After looking at the C code, a few things became clear; I need to read more about C/Python interfacing, and the "unused_data" attribute will only contain data if additional data is fed to a de-compressor at the end of a complete compressed stream.

The purpose of the "unused_data" attribute is not clear in the documentation, so that should probably be clarified (mind you, I am looking at pre-2.0 docs so maybe it already has?).

The failure to produce all data up to a sync-flush is something else... I'm still looking into it. I'm not sure if it is an inherent limitation of zlib, something that needs to be fixed in zlib, or something that needs to be fixed in the python interface. If it is an inherent limitation, I'd like to characterise it a bit better before documenting it. If it is something that needs to be fixed in either zlib or the python interface, I'd like to fix it.

Unfortunately, this is a bit beyond me at the moment, mainly in time, but also a bit in skill (need to read the python/C interfacing documentation).

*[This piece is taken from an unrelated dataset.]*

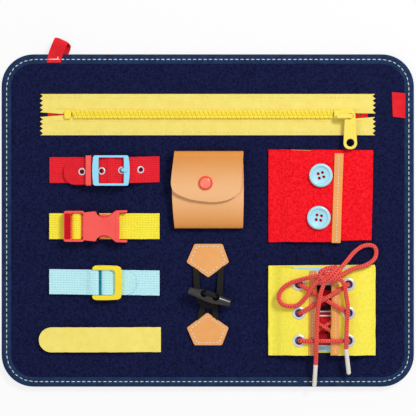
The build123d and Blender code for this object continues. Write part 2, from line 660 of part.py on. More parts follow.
keep("button_flap_trim", cut_out([
    (button_edge - 6.8, button_head - 3.3), (button_edge, button_head - 3.3),
    (button_edge - 2.3, button_foot - 1.4), (button_edge - 9.1, button_foot - 1.4)],
    (flap_surface, flap_surface + trim)))

# ---- lacing station -----------------------------------------------------------------------------------
lace_base_top = face + lace_base
picture_top = lace_base_top + picture
keep("lace_base_panel", slab((lacing_left, lacing_right), (lacing_low + 1.4, lacing_high),
                             (face, lace_base_top)))
keep("printed_panels", button_picture,
     slab((lacing_left + 15, lacing_right - 12.6), (lacing_low + 3, lacing_high - 1.6),
          (lace_base_top, picture_top)))
under_z = picture_top + seat_gap + lace / 2
lace_flap_z = under_z + lace / 2 + seat_gap + eyelet_lip + panel_felt / 2
lace_flap_top = lace_flap_z + panel_felt / 2
over_z = lace_flap_top + trim + running_gap + seat_gap + lace / 2
lacing_middle = (lacing_low + lacing_high - 1.2) / 2
lacing_tall = lacing_high - 1.2 - lacing_low
sewn_z = lace_base_top + panel_felt / 2
lace_eyelets, lace_trims = [], []
for name, outer, edge, column in (("left", lacing_left, gap_left, lace_columns[0]),
                                  ("right", lacing_right, gap_right, lace_columns[1])):
    side = 1 if edge > outer else -1
    panel = strap([(outer, sewn_z), (outer + side * 6, sewn_z), (outer + side * 15, lace_flap_z),
                   (edge, lace_flap_z)], lacing_middle, lacing_tall, panel_felt, largest=4)
    for row in lace_rows:
        panel -= rod(column, row, (0, 40), lace_eyelet_bore + 0.6)
        lace_eyelets.append(eyelet_at(column, row, lace_flap_z, 0, lace_eyelet_bore, lace_eyelet_rim,
                                      panel_felt + seat_gap / 2))
    keep(f"lace_flap_{name}", panel)
    trim_far = edge - side * (trim_left if name == "left" else trim_right)
    lace_trims.append(slab((min(edge, trim_far), max(edge, trim_far)), (lacing_low + 0.2, lacing_high - 3.4),
                           (lace_flap_top, lace_flap_top + trim)))
keep("lace_trims", *lace_trims)
keep("lace_eyelets", *lace_eyelets)

left_x, right_x = lace_columns[0] + 0.6, lace_columns[1] - 0.6
low_row, mid_row, top_row = lace_rows
knot = (93.2, -41.2)
knot_low = over_z + lace / 2 + 0.3
gap_x = (gap_left + gap_right) / 2 - 0.25
lace_route = [
    (gap_x - 1.8, -43.0, knot_low), (gap_x - 1.8, -44.0, under_z + 0.4),
    (left_x, top_row, under_z), (left_x, top_row, over_z), (84.6, -57.4, over_z),
    (gap_x, -60.2, over_z - 1.9), (94.7, -63.4, over_z), (right_x, mid_row, over_z),
    (right_x, mid_row, under_z), (gap_x + 0.4, -82.0, under_z), (left_x, low_row, under_z),
    (left_x, low_row, over_z), (gap_x, low_row, over_z - 0.3), (right_x, low_row, over_z),
    (right_x, low_row, under_z), (gap_x + 4.2, -84.4, under_z), (gap_x, -82.0, under_z + 4.6),
    (gap_x - 4.2, -79.6, under_z), (left_x, mid_row, under_z), (left_x, mid_row, over_z),
    (81.2, -65.0, over_z + 0.2), (gap_x, -60.2, over_z + 2.7), (98.0, -55.3, over_z + 0.2),
    (right_x, top_row, over_z), (right_x, top_row, under_z),
    (gap_x + 2.4, -44.2, under_z + 0.4), (gap_x + 2.4, -43.0, knot_low)]


def cord_tube(points, diameter, share=0.45):
    """A round cord along a route, with a print of its radii and its volume check."""
    radii = bend_radii(points, share)
    path = FilletPolyline(*points, radius=radii)
    start = Plane(origin=path @ 0, z_dir=path % 0)
    tube = sweep(start * Circle(diameter / 2), path=path)
    print("cord", round(path.length, 1), "long, radii", [round(r, 1) for r in radii],
          "volume share", round(tube.volume / (pi / 4 * diameter ** 2 * path.length), 3))
    return tube


keep("lace", cord_tube(lace_route, lace, 0.49))
knot_z = knot_low + knot_rise
knot_solid = scale(Sphere(1), by=knot_sizes)
knot_place = Pos(knot[0], knot[1], knot_z) * Rot(0, 0, knot_turn)
keep("lace_knot", knot_place * knot_solid)

bow_left = [(86.4, -40.4, knot_z), (78.5, -42.4, knot_z - 0.6), (69.5, -44.0, over_z + 0.4),
            (60.5, -46.8, over_z - 0.4), (56.2, -54.2, over_z - 0.8), (60.6, -61.4, over_z - 0.6),
            (70.4, -61.6, over_z + 0.2), (78.6, -56.4, over_z + 3.2), (81.6, -48.0, knot_z - 0.9),
            (87.0, -43.0, knot_z - 0.4)]
bow_right = [(99.4, -37.2, knot_z), (107.0, -30.0, knot_z - 2.0), (114.6, -22.0, 10.8),
             (123.4, -15.8, 8.4), (129.4, -19.4, 8.0), (127.2, -28.4, 10.8), (120.4, -33.4, over_z - 0.6),
             (110.6, -35.0, over_z), (100.4, -39.4, knot_z - 0.8)]
keep("lace_bow_left", cord_tube(bow_left, lace))
keep("lace_bow_right", cord_tube(bow_right, lace))
end_left = [(91.0, -46.6, knot_z - 1.2), (88.2, -54.6, knot_z + 0.8), (86.6, -64.0, knot_z + 0.6),
            (84.9, -75.0, knot_z - 1.6), (84.0, -86.0, over_z + 3.6), (83.6, -96.0, over_z + 3.4),
            (83.6, -104.0, over_z + 0.3), (83.5, -111.2, over_z - 1.3)]
end_right = [(100.0, -43.6, knot_z - 0.6), (104.6, -48.4, knot_z - 0.6), (106.8, -57.0, over_z + 1.2),
             (108.4, -67.5, over_z + 3.8), (108.6, -78.5, over_z + 1.8), (107.4, -89.0, over_z + 3.6),
             (107.0, -98.8, over_z + 1.4)]
keep("lace_end_left", cord_tube(end_left, lace))
keep("lace_end_right", cord_tube(end_right, lace))


def aglet(route, length):
    """A white tip that carries on from the end of a lace."""
    end, before = Vector(*route[-1]), Vector(*route[-2])
    way = (end - before).normalized()
    tip_plane = Plane(origin=end, z_dir=way)
    body = extrude(tip_plane * Circle(aglet_diameter / 2), length)
    return fillet(body.edges().sort_by(Axis.Y)[0], 0.8)


keep("aglets", aglet(end_left, aglet_left), aglet(end_right, aglet_right))

os.makedirs("parts", exist_ok=True)
for name, solid in parts.items():
    export_step(solid, f"parts/{name}.step")
print(len(parts), "nodes")
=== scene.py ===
from math import cos, pi, radians, sin

import bmesh
import bpy
from mathutils import Matrix, Vector, noise


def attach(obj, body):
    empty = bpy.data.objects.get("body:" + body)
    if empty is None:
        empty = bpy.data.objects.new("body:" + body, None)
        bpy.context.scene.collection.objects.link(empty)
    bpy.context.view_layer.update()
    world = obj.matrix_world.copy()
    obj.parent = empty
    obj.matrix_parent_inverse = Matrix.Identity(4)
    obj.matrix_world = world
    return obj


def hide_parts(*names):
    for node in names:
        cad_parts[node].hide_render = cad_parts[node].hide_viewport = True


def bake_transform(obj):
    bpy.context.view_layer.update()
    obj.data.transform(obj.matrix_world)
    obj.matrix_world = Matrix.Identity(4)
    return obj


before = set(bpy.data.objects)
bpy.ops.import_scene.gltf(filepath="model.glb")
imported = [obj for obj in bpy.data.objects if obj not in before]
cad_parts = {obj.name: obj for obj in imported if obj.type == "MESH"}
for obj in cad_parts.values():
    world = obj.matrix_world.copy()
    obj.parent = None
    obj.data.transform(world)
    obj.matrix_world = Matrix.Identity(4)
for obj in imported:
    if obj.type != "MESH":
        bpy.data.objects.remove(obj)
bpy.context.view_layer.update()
MM = 0.001

# ---- heights of the stations, in millimetres above the board's back ------------------------------
FACE = 5.6
WEB = 1.2
STRAP_Z = FACE + WEB / 2
SECOND_Z = STRAP_Z + WEB + 0.1
LACE = 3.2

# ---- camera, floor and light ---------------------------------------------------------------------
camera_data = bpy.data.cameras.new("overhead_camera")
VIEW_WIDTH, CAMERA_HEIGHT = 0.3224, 1.1
camera_data.lens = 36.0 * CAMERA_HEIGHT / VIEW_WIDTH
camera = bpy.data.objects.new("overhead_camera", camera_data)
camera.location = (0.0002, 0.0097, CAMERA_HEIGHT + FACE * MM)
bpy.context.collection.objects.link(camera)
bpy.context.scene.camera = camera
bpy.context.scene.view_settings.view_transform = "Standard"


def link(tree, source, target):
    tree.links.new(source, target)


def node(tree, kind, settings=None, **values):
    """A shader node with its settings and its input values."""
    made = tree.nodes.new("ShaderNode" + kind)
    for key, value in (settings or {}).items():
        setattr(made, key, value)
    for key, value in values.items():
        made.inputs[key.replace("_", " ")].default_value = value
    return made


def linear(red, green, blue):
    """A colour written in 0 to 255 screen values, as the shader takes it."""
    parts = [channel / 255 for channel in (red, green, blue)]
    return [c / 12.92 if c <= 0.04045 else ((c + 0.055) / 1.055) ** 2.4 for c in parts] + [1.0]


def pale_ground():
    """White to the camera and to reflections, a pale matte floor to everything else."""
    material = bpy.data.materials.new("pale_ground")
    material.use_nodes = True
    tree = material.node_tree
    shader = tree.nodes["Principled BSDF"]
    shader.inputs["Base Color"].default_value = (0.85, 0.85, 0.85, 1)
    shader.inputs["Roughness"].default_value = 0.9
    glow = node(tree, "Emission", Strength=1.0)
    path = node(tree, "LightPath")
    seen = node(tree, "Math", {"operation": "MAXIMUM"})
    link(tree, path.outputs["Is Camera Ray"], seen.inputs[0])
    link(tree, path.outputs["Is Glossy Ray"], seen.inputs[1])
    both = node(tree, "Math", {"operation": "MAXIMUM"})
    link(tree, seen.outputs[0], both.inputs[0])
    link(tree, path.outputs["Is Transmission Ray"], both.inputs[1])
    share = node(tree, "Math", {"operation": "MULTIPLY"})
    share.inputs[1].default_value = 0.8
    link(tree, both.outputs[0], share.inputs[0])
    mix = node(tree, "MixShader")
    link(tree, share.outputs[0], mix.inputs[0])
    link(tree, shader.outputs[0], mix.inputs[1])
    link(tree, glow.outputs[0], mix.inputs[2])
    link(tree, mix.outputs[0], tree.nodes["Material Output"].inputs["Surface"])
    return material


floor_mesh = bmesh.new()
bmesh.ops.create_grid(floor_mesh, x_segments=1, y_segments=1, size=3.0)
bmesh.ops.translate(floor_mesh, vec=(0, 0, -0.0004), verts=floor_mesh.verts)
floor_data = bpy.data.meshes.new("pale_floor")
floor_mesh.to_mesh(floor_data)
floor_mesh.free()
floor = bpy.data.objects.new("pale_floor", floor_data)
floor.data.materials.append(pale_ground())
bpy.context.collection.objects.link(floor)

world = bpy.data.worlds.new("studio")
bpy.context.scene.world = world
world.use_nodes = True
world.node_tree.nodes["Background"].inputs["Color"].default_value = (1.0, 1.0, 1.0, 1)
world.node_tree.nodes["Background"].inputs["Strength"].default_value = 0.5


def lamp(name, place, aim, size, power):
    data = bpy.data.lights.new(name, "AREA")
    data.shape = "DISK"
    data.size = size
    data.energy = power
    made = bpy.data.objects.new(name, data)
    made.location = place
    made.rotation_euler = (Vector(aim) - Vector(place)).to_track_quat("-Z", "Y").to_euler()
    bpy.context.collection.objects.link(made)


lamp("key_light", (0.75, 0.85, 1.25), (0, 0, 0), 0.45, 17.0)
lamp("fill_light", (-0.9, -0.4, 1.3), (0, 0, 0), 0.9, 4.0)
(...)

Maybe over the christmas holidays I'll get a chance to fix it.


Date: 2000-Dec-12 13:32
By: gvanrossum

OK, assigned to Fred. You may ask Andrew what to write. :-)

Date: 2000-Dec-08 14:50
By: abo

I'm not that sure I'm happy with it just being marked closed. AFAIKT, the implementation definitely doesn't do what the documentation says, so to save people like me time when they hit it, I'prefer the bug at least be assigned to documentation so that the limitation is documented.

>From my reading of the documentation as it stands, the fact that there is more pending data in the decompressor should be indicated by it's "unused_data" attribute. The tests seem to show that "decompress()" is only processing 16K of compressed data each call, which would suggest that "unused_data" should contain the rest. However, in all my tests that attribute has always been empty. Perhaps the bug is in there somewhere?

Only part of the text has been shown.